Please check ``modeling_llama_nxd.py`` and ``tp_dp_gpt_neox_20b_hf_pretrain.py`` for details.
`Note:` Because we coalesced the layers above, the `pretrained checkpoint provided here <https://huggingface.co/meta-llama/Llama-2-7b>`__ 
cannot be loaded out of the box for fine-tuning, and would require preprocessing. The Q,K,V layers 
and the gate_proj and up_proj layers need to be coalesced in the checkpoint before loading.

**Logging**

Currently for better performance we log loss values every 10 steps. Logging frequently will result in frequent 
syncs between device and CPU which are expensive. Hence, it is recommended to do less frequent logging if possible.


**Flash Attention**

We're introducing flash attention function for better performance/memory efficiency. Currently it's enabled by default, to disable it set ``--use_flash_attention 0``

Checkpointing
^^^^^^^^^^^^^^

Currently by default, the checkpoint is saved at the end of training. You can modify that behaviour by saving 
the checkpoint after every `N steps` inside the training loop:

.. code:: ipython3

   from neuronx_distributed.parallel_layers import checkpointing
   if global_step % every_n_steps_checkpoint == 0:
      state_dict = {
         "model": model.state_dict(),
         "global_step": global_step,
         "epoch": epoch,
         "scheduler": scheduler.state_dict()
      }
      checkpointing.save(state_dict, flags.output_dir)
      optimizer.save_sharded_state_dict(flags.output_dir)

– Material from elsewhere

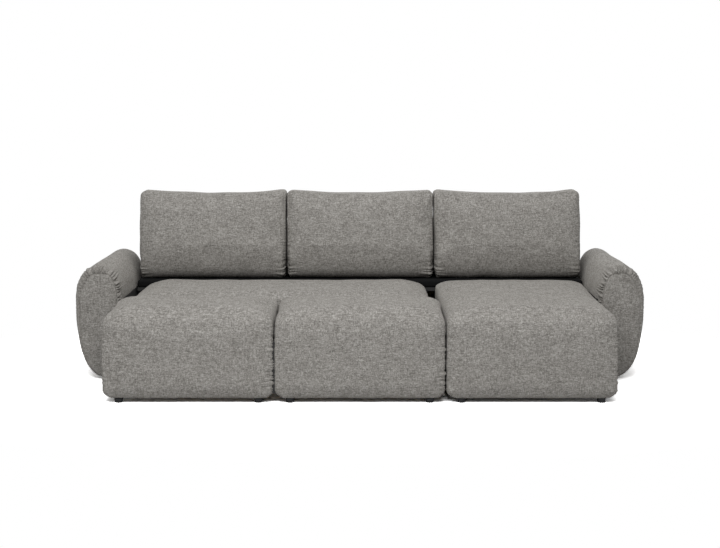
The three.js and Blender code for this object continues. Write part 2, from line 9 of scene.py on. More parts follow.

Here we have to save the model state_dict using the `checkpointing.save` API and the optimizer state_dict using 
the `optimizer.save_sharded_state_dict`. This is because, currently, `checkpointing.save` API only saves on 
data-parallel rank 0, while in case of Zero1 Optimizer, the optimizer states are distributed across all data-parallel 
ranks. Hence, we use Zero1 Optimizer's save API to save the optimizer states.

`Time to save a checkpoint:`

Checkpoint save time can vary depending on what location the checkpoint is saved. If the checkpoint is saved in 
the `home` directory, the checkpointing time can be higher. The same time can be reduce by 4x if the checkpoint 
is dumped to FSX file system. 

By default, `checkpoint.save` API allows one tensor-parallel rank at a time to save the checkpoint. This is done 
in order to avoid HOST OOM. When all tensor-parallel ranks try to save at the same time, they would end up copying 
weights to CPU at the same time. This can result in HOST OOM. `Note:` Since, we use `XLA_DOWNCAST_BF16` flag for 
BF16 training, even though the weights on device are on bf16, the weights on CPU are copied in FP32 format. In case, 
you want to avoid this typecasting from BF16 to FP32 when copying weights from device to CPU for checkpoint saving, 
you can pass `down_cast_bf16=True` to the checkpointing.save API as follows:

.. code:: ipython3

   from neuronx_distributed.parallel_layers import checkpointing
   if global_step % every_n_steps_checkpoint == 0:
      state_dict = {
         "model": model.state_dict(),
         "global_step": global_step,
         "epoch": epoch,
         "scheduler": scheduler.state_dict()
      }
      checkpointing.save(state_dict, flags.output_dir, down_cast_bf16=True)

This should not only reduce the HOST memory pressure when saving weights, but at the same time reduce model checkpointing 
time by half. `Note:` We are saving checkpoint in sharded format, wherein each tensor-parallel rank is 
saving one shard. To deploy these pretrained models, one would have to combine these shards by loading them and 
concatenating the tensor-parallel layers together. (We are working on a checkpoint conversion script that 
combines the shards into a single checkpoint)

In addition to the above method, if we want to speed up checkpoint saving for the model further, we can do so by:

.. code:: ipython3

   from neuronx_distributed.parallel_layers import checkpointing
   if global_step % every_n_steps_checkpoint == 0:
      state_dict = {
         "model": model.state_dict(),
         "global_step": global_step,
         "epoch": epoch,
         "scheduler": scheduler.state_dict()
      }
      checkpointing.save(state_dict, flags.output_dir, down_cast_bf16=True, save_xser=True)

The `save_xser` uses torch-xla's `xser.save <https://pytorch.org/xla/release/2.1/index.html#saving-and-loading-xla-tensors>`__ 
to save the tensors serially. This API will copy one tensor at a time to the disk. This will allow all the ranks to 
save the checkpoint at the same time. This speeds up checkpoint saving especially for large models as all ranks 
are saving at the same time. Moreover, the risk of HOST OOM is completely eliminated because only one tensor is copied 
to CPU at a time. 

`Note:` If we use `save_xser` to save the checkpoint, we would have to pass `load_xser` to the 
`checkpoint.load` API. 
Also, if you use `save_xser`, the checkpoint folder would contain a `.pt` file for each tensor instead of a 
single `.pt` for the entire state_dict. To read this checkpoint in your checkpoint conversion script, you would 
have to use `xser.load <https://pytorch.org/xla/release/2.1/index.html#saving-and-loading-xla-tensors>`__ API 
instead of `torch.load` to load the checkpoint. The `xser.load` should load the serialized checkpoint and return 
the full state_dict.

Finally, to speed up optimizer saving time, you can increase the number of workers saving at the same time. 
This can be done as follows:

.. code:: ipython3

   if global_step % every_n_steps_checkpoint == 0:
      ...
      optimizer.save_sharded_state_dict(flags.output_dir, num_workers_per_step=32)

By default, `num_workers_per_step` is set to 8.